(Parts and joints as JSON)

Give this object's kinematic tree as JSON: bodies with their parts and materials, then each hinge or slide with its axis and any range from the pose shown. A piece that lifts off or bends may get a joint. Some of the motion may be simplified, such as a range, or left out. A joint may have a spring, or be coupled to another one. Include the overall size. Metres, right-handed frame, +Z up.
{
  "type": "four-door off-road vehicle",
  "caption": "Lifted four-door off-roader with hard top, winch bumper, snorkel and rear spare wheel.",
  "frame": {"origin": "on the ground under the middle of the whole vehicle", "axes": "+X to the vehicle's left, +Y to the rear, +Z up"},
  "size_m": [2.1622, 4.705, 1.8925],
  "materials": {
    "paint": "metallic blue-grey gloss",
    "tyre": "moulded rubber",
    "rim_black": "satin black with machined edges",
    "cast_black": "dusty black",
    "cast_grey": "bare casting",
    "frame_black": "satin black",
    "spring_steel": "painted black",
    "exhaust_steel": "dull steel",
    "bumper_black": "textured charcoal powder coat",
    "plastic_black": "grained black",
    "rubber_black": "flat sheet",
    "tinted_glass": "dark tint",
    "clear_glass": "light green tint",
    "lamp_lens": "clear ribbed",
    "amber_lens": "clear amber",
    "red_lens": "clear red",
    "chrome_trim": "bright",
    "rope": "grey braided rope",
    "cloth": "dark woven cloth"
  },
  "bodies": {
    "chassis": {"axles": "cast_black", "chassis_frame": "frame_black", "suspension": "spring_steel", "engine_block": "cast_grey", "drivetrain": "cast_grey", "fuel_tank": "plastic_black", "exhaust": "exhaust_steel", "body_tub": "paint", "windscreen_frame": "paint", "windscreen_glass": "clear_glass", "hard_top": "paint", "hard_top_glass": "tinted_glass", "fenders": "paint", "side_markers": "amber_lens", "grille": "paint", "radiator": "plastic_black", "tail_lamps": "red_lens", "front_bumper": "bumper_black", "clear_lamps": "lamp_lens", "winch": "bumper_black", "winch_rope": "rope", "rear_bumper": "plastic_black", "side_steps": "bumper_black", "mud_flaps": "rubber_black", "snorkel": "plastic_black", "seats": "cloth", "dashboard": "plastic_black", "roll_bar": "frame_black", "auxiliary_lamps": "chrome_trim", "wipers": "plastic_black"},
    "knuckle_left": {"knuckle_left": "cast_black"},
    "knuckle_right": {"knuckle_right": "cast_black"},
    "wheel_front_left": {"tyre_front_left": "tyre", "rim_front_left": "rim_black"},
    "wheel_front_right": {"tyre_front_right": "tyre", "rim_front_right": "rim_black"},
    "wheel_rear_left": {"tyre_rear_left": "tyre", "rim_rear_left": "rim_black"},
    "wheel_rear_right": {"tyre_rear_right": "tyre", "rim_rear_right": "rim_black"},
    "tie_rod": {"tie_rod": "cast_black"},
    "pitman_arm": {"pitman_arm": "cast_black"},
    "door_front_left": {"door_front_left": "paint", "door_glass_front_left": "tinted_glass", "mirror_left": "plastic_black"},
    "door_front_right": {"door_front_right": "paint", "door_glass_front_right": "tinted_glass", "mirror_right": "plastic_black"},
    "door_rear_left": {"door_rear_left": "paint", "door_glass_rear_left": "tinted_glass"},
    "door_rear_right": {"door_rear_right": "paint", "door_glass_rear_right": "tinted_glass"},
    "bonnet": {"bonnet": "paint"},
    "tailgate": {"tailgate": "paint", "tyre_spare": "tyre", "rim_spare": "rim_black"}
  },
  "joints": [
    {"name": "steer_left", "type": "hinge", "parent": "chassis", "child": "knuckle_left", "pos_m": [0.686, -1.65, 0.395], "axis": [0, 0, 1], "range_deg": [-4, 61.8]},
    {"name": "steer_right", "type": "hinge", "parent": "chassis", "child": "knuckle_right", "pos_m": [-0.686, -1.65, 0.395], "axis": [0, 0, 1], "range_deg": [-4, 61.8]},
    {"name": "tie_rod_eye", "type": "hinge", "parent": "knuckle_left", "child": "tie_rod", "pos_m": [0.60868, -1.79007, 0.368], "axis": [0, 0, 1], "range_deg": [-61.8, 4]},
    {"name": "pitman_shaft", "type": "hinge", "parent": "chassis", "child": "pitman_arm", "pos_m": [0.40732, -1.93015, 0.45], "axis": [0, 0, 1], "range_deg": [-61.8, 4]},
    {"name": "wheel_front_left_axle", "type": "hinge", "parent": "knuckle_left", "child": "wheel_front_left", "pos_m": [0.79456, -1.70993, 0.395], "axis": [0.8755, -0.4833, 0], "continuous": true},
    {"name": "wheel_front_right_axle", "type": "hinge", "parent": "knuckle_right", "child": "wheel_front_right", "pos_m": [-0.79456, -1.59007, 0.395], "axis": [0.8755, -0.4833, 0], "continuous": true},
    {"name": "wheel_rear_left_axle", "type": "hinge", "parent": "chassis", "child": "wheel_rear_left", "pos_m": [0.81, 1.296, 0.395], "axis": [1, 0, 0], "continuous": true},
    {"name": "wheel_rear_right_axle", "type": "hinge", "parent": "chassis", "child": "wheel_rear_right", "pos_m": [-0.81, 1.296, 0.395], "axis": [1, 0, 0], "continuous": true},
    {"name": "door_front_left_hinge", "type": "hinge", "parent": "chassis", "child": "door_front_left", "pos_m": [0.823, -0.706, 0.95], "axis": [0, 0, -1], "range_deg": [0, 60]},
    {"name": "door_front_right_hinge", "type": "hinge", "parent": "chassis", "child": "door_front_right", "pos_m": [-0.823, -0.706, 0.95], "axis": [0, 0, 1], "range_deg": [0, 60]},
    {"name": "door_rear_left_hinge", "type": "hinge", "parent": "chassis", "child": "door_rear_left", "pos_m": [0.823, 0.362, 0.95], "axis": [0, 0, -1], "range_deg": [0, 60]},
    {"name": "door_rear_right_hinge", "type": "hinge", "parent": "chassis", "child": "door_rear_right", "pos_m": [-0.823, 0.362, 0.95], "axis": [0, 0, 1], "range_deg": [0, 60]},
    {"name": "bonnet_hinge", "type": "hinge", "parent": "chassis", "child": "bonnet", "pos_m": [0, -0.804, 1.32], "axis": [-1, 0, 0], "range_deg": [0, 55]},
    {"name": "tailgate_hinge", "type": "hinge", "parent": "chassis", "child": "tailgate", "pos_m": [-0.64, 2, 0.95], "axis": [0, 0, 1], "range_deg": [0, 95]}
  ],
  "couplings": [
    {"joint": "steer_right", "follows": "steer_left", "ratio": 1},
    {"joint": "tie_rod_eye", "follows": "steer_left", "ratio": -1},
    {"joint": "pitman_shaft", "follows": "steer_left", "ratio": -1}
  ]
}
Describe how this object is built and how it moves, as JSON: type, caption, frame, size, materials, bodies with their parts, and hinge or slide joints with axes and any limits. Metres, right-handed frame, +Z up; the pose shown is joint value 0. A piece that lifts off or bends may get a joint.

__Written instruction__. Each line of the material above must be retyped precisely.

__The solution__.
Give this object's kinematic tree as JSON: bodies with their parts and materials, then each hinge or slide with its axis and any range from the pose shown. A piece that lifts off or bends may get a joint. Some of the motion may be simplified, such as a range, or left out. A joint may have a spring, or be coupled to another one. Include the overall size. Metres, right-handed frame, +Z up.
{
  "type": "four-door off-road vehicle",
  "caption": "Lifted four-door off-roader with hard top, winch bumper, snorkel and rear spare wheel.",
  "frame": {"origin": "on the ground under the middle of the whole vehicle", "axes": "+X to the vehicle's left, +Y to the rear, +Z up"},
  "size_m": [2.1622, 4.705, 1.8925],
  "materials": {
    "paint": "metallic blue-grey gloss",
    "tyre": "moulded rubber",
    "rim_black": "satin black with machined edges",
    "cast_black": "dusty black",
    "cast_grey": "bare casting",
    "frame_black": "satin black",
    "spring_steel": "painted black",
    "exhaust_steel": "dull steel",
    "bumper_black": "textured charcoal powder coat",
    "plastic_black": "grained black",
    "rubber_black": "flat sheet",
    "tinted_glass": "dark tint",
    "clear_glass": "light green tint",
    "lamp_lens": "clear ribbed",
    "amber_lens": "clear amber",
    "red_lens": "clear red",
    "chrome_trim": "bright",
    "rope": "grey braided rope",
    "cloth": "dark woven cloth"
  },
  "bodies": {
    "chassis": {"axles": "cast_black", "chassis_frame": "frame_black", "suspension": "spring_steel", "engine_block": "cast_grey", "drivetrain": "cast_grey", "fuel_tank": "plastic_black", "exhaust": "exhaust_steel", "body_tub": "paint", "windscreen_frame": "paint", "windscreen_glass": "clear_glass", "hard_top": "paint", "hard_top_glass": "tinted_glass", "fenders": "paint", "side_markers": "amber_lens", "grille": "paint", "radiator": "plastic_black", "tail_lamps": "red_lens", "front_bumper": "bumper_black", "clear_lamps": "lamp_lens", "winch": "bumper_black", "winch_rope": "rope", "rear_bumper": "plastic_black", "side_steps": "bumper_black", "mud_flaps": "rubber_black", "snorkel": "plastic_black", "seats": "cloth", "dashboard": "plastic_black", "roll_bar": "frame_black", "auxiliary_lamps": "chrome_trim", "wipers": "plastic_black"},
    "knuckle_left": {"knuckle_left": "cast_black"},
    "knuckle_right": {"knuckle_right": "cast_black"},
    "wheel_front_left": {"tyre_front_left": "tyre", "rim_front_left": "rim_black"},
    "wheel_front_right": {"tyre_front_right": "tyre", "rim_front_right": "rim_black"},
    "wheel_rear_left": {"tyre_rear_left": "tyre", "rim_rear_left": "rim_black"},
    "wheel_rear_right": {"tyre_rear_right": "tyre", "rim_rear_right": "rim_black"},
    "tie_rod": {"tie_rod": "cast_black"},
    "pitman_arm": {"pitman_arm": "cast_black"},
    "door_front_left": {"door_front_left": "paint", "door_glass_front_left": "tinted_glass", "mirror_left": "plastic_black"},
    "door_front_right": {"door_front_right": "paint", "door_glass_front_right": "tinted_glass", "mirror_right": "plastic_black"},
    "door_rear_left": {"door_rear_left": "paint", "door_glass_rear_left": "tinted_glass"},
    "door_rear_right": {"door_rear_right": "paint", "door_glass_rear_right": "tinted_glass"},
    "bonnet": {"bonnet": "paint"},
    "tailgate": {"tailgate": "paint", "tyre_spare": "tyre", "rim_spare": "rim_black"}
  },
  "joints": [
    {"name": "steer_left", "type": "hinge", "parent": "chassis", "child": "knuckle_left", "pos_m": [0.686, -1.65, 0.395], "axis": [0, 0, 1], "range_deg": [-4, 61.8]},
    {"name": "steer_right", "type": "hinge", "parent": "chassis", "child": "knuckle_right", "pos_m": [-0.686, -1.65, 0.395], "axis": [0, 0, 1], "range_deg": [-4, 61.8]},
    {"name": "tie_rod_eye", "type": "hinge", "parent": "knuckle_left", "child": "tie_rod", "pos_m": [0.60868, -1.79007, 0.368], "axis": [0, 0, 1], "range_deg": [-61.8, 4]},
    {"name": "pitman_shaft", "type": "hinge", "parent": "chassis", "child": "pitman_arm", "pos_m": [0.40732, -1.93015, 0.45], "axis": [0, 0, 1], "range_deg": [-61.8, 4]},
    {"name": "wheel_front_left_axle", "type": "hinge", "parent": "knuckle_left", "child": "wheel_front_left", "pos_m": [0.79456, -1.70993, 0.395], "axis": [0.8755, -0.4833, 0], "continuous": true},
    {"name": "wheel_front_right_axle", "type": "hinge", "parent": "knuckle_right", "child": "wheel_front_right", "pos_m": [-0.79456, -1.59007, 0.395], "axis": [0.8755, -0.4833, 0], "continuous": true},
    {"name": "wheel_rear_left_axle", "type": "hinge", "parent": "chassis", "child": "wheel_rear_left", "pos_m": [0.81, 1.296, 0.395], "axis": [1, 0, 0], "continuous": true},
    {"name": "wheel_rear_right_axle", "type": "hinge", "parent": "chassis", "child": "wheel_rear_right", "pos_m": [-0.81, 1.296, 0.395], "axis": [1, 0, 0], "continuous": true},
    {"name": "door_front_left_hinge", "type": "hinge", "parent": "chassis", "child": "door_front_left", "pos_m": [0.823, -0.706, 0.95], "axis": [0, 0, -1], "range_deg": [0, 60]},
    {"name": "door_front_right_hinge", "type": "hinge", "parent": "chassis", "child": "door_front_right", "pos_m": [-0.823, -0.706, 0.95], "axis": [0, 0, 1], "range_deg": [0, 60]},
    {"name": "door_rear_left_hinge", "type": "hinge", "parent": "chassis", "child": "door_rear_left", "pos_m": [0.823, 0.362, 0.95], "axis": [0, 0, -1], "range_deg": [0, 60]},
    {"name": "door_rear_right_hinge", "type": "hinge", "parent": "chassis", "child": "door_rear_right", "pos_m": [-0.823, 0.362, 0.95], "axis": [0, 0, 1], "range_deg": [0, 60]},
    {"name": "bonnet_hinge", "type": "hinge", "parent": "chassis", "child": "bonnet", "pos_m": [0, -0.804, 1.32], "axis": [-1, 0, 0], "range_deg": [0, 55]},
    {"name": "tailgate_hinge", "type": "hinge", "parent": "chassis", "child": "tailgate", "pos_m": [-0.64, 2, 0.95], "axis": [0, 0, 1], "range_deg": [0, 95]}
  ],
  "couplings": [
    {"joint": "steer_right", "follows": "steer_left", "ratio": 1},
    {"joint": "tie_rod_eye", "follows": "steer_left", "ratio": -1},
    {"joint": "pitman_shaft", "follows": "steer_left", "ratio": -1}
  ]
}
Describe how this object is built and how it moves, as JSON: type, caption, frame, size, materials, bodies with their parts, and hinge or slide joints with axes and any limits. Metres, right-handed frame, +Z up; the pose shown is joint value 0. A piece that lifts off or bends may get a joint.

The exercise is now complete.